Pero que la Universidad San Sebastián –por todos conocida como un almacén de reciclaje de personeros de la derecha más rancia, de la que Andrés Chadwick era solo la punta del iceberg– calle, como esperando mejores vientos, es simplemente un indicador de la terrible situación del ámbito universitario nacional y de la opacidad sistémica que les beneficia. Una bofetada para todos y todas, pero especialmente para la academia nacional.
La academia chilena, cuyos galones son reconocidos en todo el continente, ha sido el resultado de políticas estatales positivas adoptadas tras el destrozo de la dictadura, y puede mostrar puntos fuertes en comparación con América Latina. Sin embargo, estas distan mucho de resultar satisfactorias, con una inversión en I+D francamente decepcionante, sus altos precios de acceso, salarios profesionales discretos y universidades muy pobres, en particular las que debieran tener la mayor atención: las universidades estatales regionales.
Los galones de prestigio que antes mencionaba se apoyan sobre todo en la propia ética de profesores e investigadoras, en su dedicación y rigurosidad profesional. Los empleos universitarios son con frecuencia precarios, los salarios son usualmente insuficientes y los calendarios sobrecargados, de tal manera que el trabajo fuera de la jornada se convierte en algo cotidiano. Las vacaciones y las jornadas de asueto devienen treguas para escribir los artículos indexados que las universidades demandan y que son vitales para satisfacer los requisitos laborales.

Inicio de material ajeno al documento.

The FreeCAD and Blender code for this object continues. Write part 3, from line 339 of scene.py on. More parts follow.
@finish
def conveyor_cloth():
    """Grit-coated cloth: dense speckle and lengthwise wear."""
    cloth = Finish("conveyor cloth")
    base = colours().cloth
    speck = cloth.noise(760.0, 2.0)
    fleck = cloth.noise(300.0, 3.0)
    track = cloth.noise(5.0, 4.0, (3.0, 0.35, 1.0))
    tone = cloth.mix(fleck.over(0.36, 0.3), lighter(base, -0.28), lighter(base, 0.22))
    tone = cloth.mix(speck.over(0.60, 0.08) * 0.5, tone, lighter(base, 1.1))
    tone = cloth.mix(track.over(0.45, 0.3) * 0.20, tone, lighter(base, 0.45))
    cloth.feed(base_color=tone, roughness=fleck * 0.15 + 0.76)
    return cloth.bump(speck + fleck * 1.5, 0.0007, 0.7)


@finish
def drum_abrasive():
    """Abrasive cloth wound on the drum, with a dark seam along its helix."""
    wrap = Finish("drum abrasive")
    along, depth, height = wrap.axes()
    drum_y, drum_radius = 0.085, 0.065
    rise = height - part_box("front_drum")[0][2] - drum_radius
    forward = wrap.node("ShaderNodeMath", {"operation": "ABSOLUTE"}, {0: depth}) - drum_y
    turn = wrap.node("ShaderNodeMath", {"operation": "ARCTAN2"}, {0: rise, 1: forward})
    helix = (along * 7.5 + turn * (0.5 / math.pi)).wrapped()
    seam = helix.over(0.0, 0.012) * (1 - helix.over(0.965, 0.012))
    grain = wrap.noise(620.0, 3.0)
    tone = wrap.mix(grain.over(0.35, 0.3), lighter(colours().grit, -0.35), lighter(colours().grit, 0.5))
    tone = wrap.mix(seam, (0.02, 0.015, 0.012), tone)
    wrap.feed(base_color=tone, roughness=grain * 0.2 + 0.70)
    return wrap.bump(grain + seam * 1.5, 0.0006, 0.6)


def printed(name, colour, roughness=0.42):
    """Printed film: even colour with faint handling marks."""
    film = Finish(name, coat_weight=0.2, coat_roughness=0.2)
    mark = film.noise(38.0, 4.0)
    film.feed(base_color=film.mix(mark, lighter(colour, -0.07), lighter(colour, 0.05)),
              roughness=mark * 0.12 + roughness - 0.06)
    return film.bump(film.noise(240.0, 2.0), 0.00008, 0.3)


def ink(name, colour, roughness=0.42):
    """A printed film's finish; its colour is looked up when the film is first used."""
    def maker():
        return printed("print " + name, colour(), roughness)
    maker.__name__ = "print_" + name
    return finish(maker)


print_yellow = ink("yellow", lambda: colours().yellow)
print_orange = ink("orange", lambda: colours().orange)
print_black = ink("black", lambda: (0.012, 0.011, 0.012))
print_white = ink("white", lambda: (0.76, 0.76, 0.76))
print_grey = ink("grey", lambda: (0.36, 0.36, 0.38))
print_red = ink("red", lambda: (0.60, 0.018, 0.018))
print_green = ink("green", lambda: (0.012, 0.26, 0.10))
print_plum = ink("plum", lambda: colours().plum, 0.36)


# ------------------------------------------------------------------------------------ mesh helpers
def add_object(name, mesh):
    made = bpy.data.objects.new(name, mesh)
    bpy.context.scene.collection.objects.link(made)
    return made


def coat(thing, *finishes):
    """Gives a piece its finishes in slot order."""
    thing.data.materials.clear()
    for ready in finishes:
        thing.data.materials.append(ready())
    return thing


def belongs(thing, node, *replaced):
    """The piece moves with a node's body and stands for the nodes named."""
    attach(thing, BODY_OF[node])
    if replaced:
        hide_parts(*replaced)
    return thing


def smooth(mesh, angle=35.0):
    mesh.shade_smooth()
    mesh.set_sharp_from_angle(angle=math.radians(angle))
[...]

Muchos jóvenes terminan sus doctorados y no encuentran empleos, de manera que los posdoctorados han evolucionado hacia una forma de vinculación laboral, altamente competitivos y con réditos modestos. Otros, menos afortunados, se contratan como asistentes de investigación de los proyectos financiados por la ANID, con pagos por debajo del salario mínimo, como una forma de hacer expediente y acechar desde ahí alguna oportunidad más favorable.

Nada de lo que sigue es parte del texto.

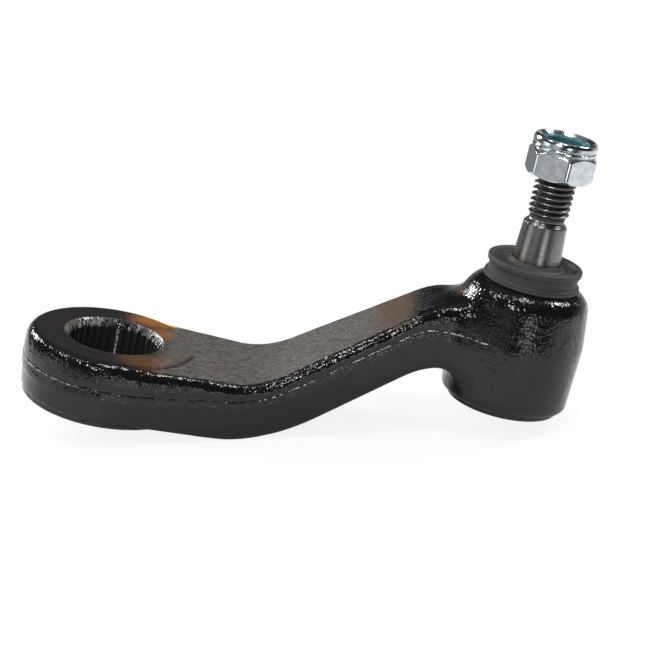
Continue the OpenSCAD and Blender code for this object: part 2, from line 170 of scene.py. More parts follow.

Por ello, asuntos como los develados son ultrajes a la dignidad y al trabajo de quienes sí, efectivamente, hacen academia día a día, se esmeran en impartir docencia de alta calidad, investigan y publican sus resultados.
Y no son ultrajes excepcionales, sino momentos ruidosos de un sistema universitario que padece de usos corruptos, favoritismos, convivencia con la mediocridad y otras prácticas que abofetean no solo a los académicos(as), sino a todos los chilenos y chilenas que lo pagan con sus impuestos y a sus hijos e hijas que entran a sus fueros, esperanzados en una vida mejor.
Casi que nos hemos acostumbrado a tener, al menos, una vez al año, algún desastre de entidades que se hacen llamar universidades, pero no pasan de ser fábricas de graduados y lugares de lucros camuflados por salarios estratosféricos de personajes que, en justa competición, no podrían figurar en ningún equipo académico.
Al mismo tiempo que se siguen acumulando testimonios muy comprometedores sobre la la probidad y profesionalidad de esa universidad, la superintendencia ha comenzado una investigación de la USS que promete minuciosa y ejemplarizante.
Por otra parte, el Gobierno ha anunciado una revisión del CAE. Todo eso merece nuestro apoyo. Pero ello no basta. El momento requiere un sistema universitario público con acceso universal solo limitado por el mérito, mayores recursos, mayor transparencia en sus usos, mayor discusión pública sobre sus derroteros y un sistema de castigos claros para quienes transgredan las normas. Desafortunadamente, Marcela Cubillos no parece estar sola en el desierto, ni la San Sebastián parece ser el único desierto.